Film review: The Hunt

Newsroom 22/04/2013 | 11:43

The Crucible, Arthur Miller’s dramatization of the Salem witch trials, depicts how the taint of allegations can whip up a close-knit community into a frenzy of hatred and violence against entirely innocent people. Thomas Vinterberg’s mesmerizing thriller The Hunt transports The Crucible to modern-day Denmark, replacing witchcraft with child abuse.

Lucas (Mads Mikkelsen) is a middle-aged divorcee working in a kindergarten since losing his teaching job when the school closed.

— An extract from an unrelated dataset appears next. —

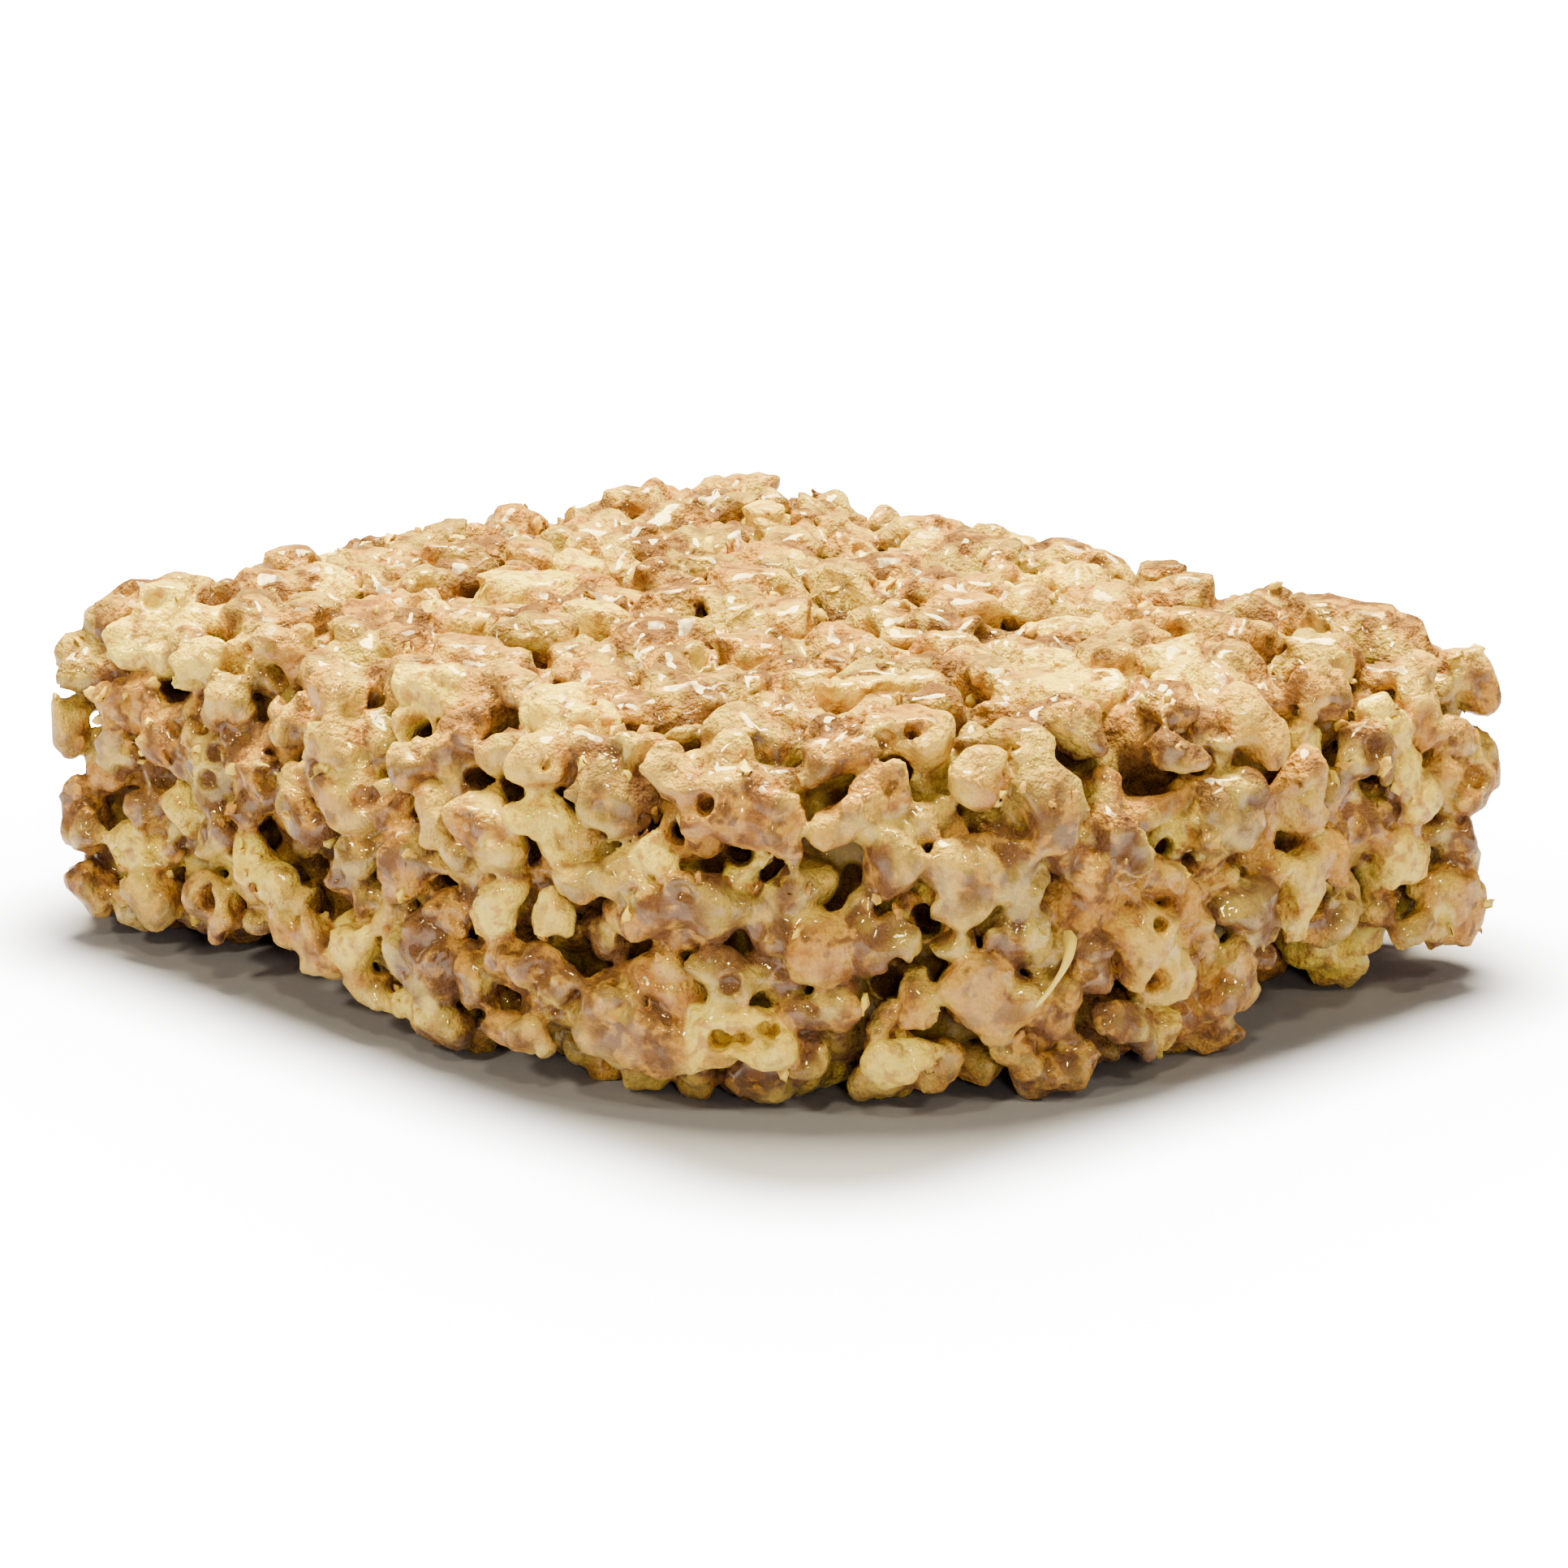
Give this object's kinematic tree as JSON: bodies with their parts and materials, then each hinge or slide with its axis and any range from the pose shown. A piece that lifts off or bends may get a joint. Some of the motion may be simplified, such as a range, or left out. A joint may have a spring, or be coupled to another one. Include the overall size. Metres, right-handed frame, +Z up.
{
  "type": "crisped rice cereal bar",
  "caption": "Thick square-cut bar of crisped rice bound with marshmallow, one corner rounded by the pan, flat underneath.",
  "frame": {"origin": "centre of the bar's bounding box at its flat underside, where it rests on a plate", "axes": "+X along the longer side, towards the end with the large rounded corner; +Y across the bar, away from that corner; +Z up, through the thickness"},
  "size_m": [0.077, 0.0651, 0.0242],
  "materials": {
    "cocoa_puffs": "toasted rice puffs, lightly cocoa coloured, glazed by the binder",
    "plain_puffs": "plain rice puffs, pale yellow",
    "marshmallow": "set marshmallow film, slightly see-through, glossy"
  },
  "bodies": {
    "root": {"cereal_bar": "cocoa_puffs"}
  },
  "joints": []
}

Though somewhat reserved, he’s a decent man, and things are looking up for him after his recent troubles: his adolescent son (Lasse Fogelstrom) wants to move in with him and he’s shyly navigating the early stages of a romance with an Eastern European colleague (Alexandra Rapaport).

The children love the rough-and-tumble play he engages in and he’s a good neighbor and friend, picking up the parental slack for best pal Theo (Thomas Bo Larsen), whose volatile relationship with his wife has left their kids somewhat neglected. In short, Lucas is snugly ensconced in the local community. All of which changes following a false allegation by a young child.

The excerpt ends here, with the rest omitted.